DO THIS ▸
Read the data and repeat all of it exactly.

MATERIAL PROVIDED ▸
******************************

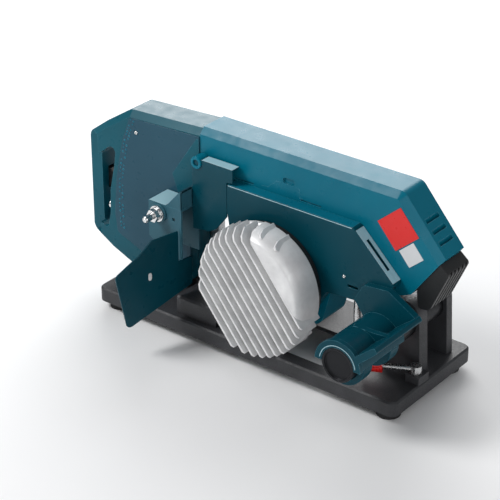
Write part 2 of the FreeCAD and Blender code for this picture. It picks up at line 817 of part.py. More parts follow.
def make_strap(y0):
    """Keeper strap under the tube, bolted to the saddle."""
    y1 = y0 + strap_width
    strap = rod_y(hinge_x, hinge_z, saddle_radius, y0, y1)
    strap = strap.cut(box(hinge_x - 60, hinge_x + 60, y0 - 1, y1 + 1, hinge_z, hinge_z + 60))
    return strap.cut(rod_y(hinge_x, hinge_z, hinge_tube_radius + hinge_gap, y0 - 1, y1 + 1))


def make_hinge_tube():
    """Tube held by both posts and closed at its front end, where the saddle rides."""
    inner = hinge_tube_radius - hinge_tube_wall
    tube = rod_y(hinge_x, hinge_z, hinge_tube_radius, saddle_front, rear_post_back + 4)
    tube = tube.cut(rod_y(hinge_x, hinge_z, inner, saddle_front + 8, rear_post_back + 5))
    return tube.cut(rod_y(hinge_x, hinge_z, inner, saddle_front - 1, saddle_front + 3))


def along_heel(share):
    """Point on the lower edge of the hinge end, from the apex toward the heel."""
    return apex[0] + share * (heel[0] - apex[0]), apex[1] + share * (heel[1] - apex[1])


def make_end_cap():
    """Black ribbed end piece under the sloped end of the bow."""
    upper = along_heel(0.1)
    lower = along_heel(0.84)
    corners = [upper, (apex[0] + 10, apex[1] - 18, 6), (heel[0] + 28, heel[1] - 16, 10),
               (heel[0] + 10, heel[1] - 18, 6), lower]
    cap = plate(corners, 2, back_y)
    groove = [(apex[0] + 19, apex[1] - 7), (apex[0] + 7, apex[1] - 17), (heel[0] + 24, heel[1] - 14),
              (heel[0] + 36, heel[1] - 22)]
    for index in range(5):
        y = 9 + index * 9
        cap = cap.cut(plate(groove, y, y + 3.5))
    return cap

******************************

RESPONSE BELOW ▸
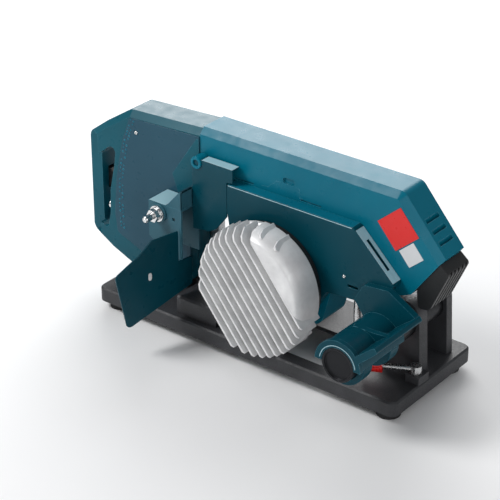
Write part 2 of the FreeCAD and Blender code for this picture. It picks up at line 817 of part.py. More parts follow.
def make_strap(y0):
    """Keeper strap under the tube, bolted to the saddle."""
    y1 = y0 + strap_width
    strap = rod_y(hinge_x, hinge_z, saddle_radius, y0, y1)
    strap = strap.cut(box(hinge_x - 60, hinge_x + 60, y0 - 1, y1 + 1, hinge_z, hinge_z + 60))
    return strap.cut(rod_y(hinge_x, hinge_z, hinge_tube_radius + hinge_gap, y0 - 1, y1 + 1))


def make_hinge_tube():
    """Tube held by both posts and closed at its front end, where the saddle rides."""
    inner = hinge_tube_radius - hinge_tube_wall
    tube = rod_y(hinge_x, hinge_z, hinge_tube_radius, saddle_front, rear_post_back + 4)
    tube = tube.cut(rod_y(hinge_x, hinge_z, inner, saddle_front + 8, rear_post_back + 5))
    return tube.cut(rod_y(hinge_x, hinge_z, inner, saddle_front - 1, saddle_front + 3))


def along_heel(share):
    """Point on the lower edge of the hinge end, from the apex toward the heel."""
    return apex[0] + share * (heel[0] - apex[0]), apex[1] + share * (heel[1] - apex[1])


def make_end_cap():
    """Black ribbed end piece under the sloped end of the bow."""
    upper = along_heel(0.1)
    lower = along_heel(0.84)
    corners = [upper, (apex[0] + 10, apex[1] - 18, 6), (heel[0] + 28, heel[1] - 16, 10),
               (heel[0] + 10, heel[1] - 18, 6), lower]
    cap = plate(corners, 2, back_y)
    groove = [(apex[0] + 19, apex[1] - 7), (apex[0] + 7, apex[1] - 17), (heel[0] + 24, heel[1] - 14),
              (heel[0] + 36, heel[1] - 22)]
    for index in range(5):
        y = 9 + index * 9
        cap = cap.cut(plate(groove, y, y + 3.5))
    return cap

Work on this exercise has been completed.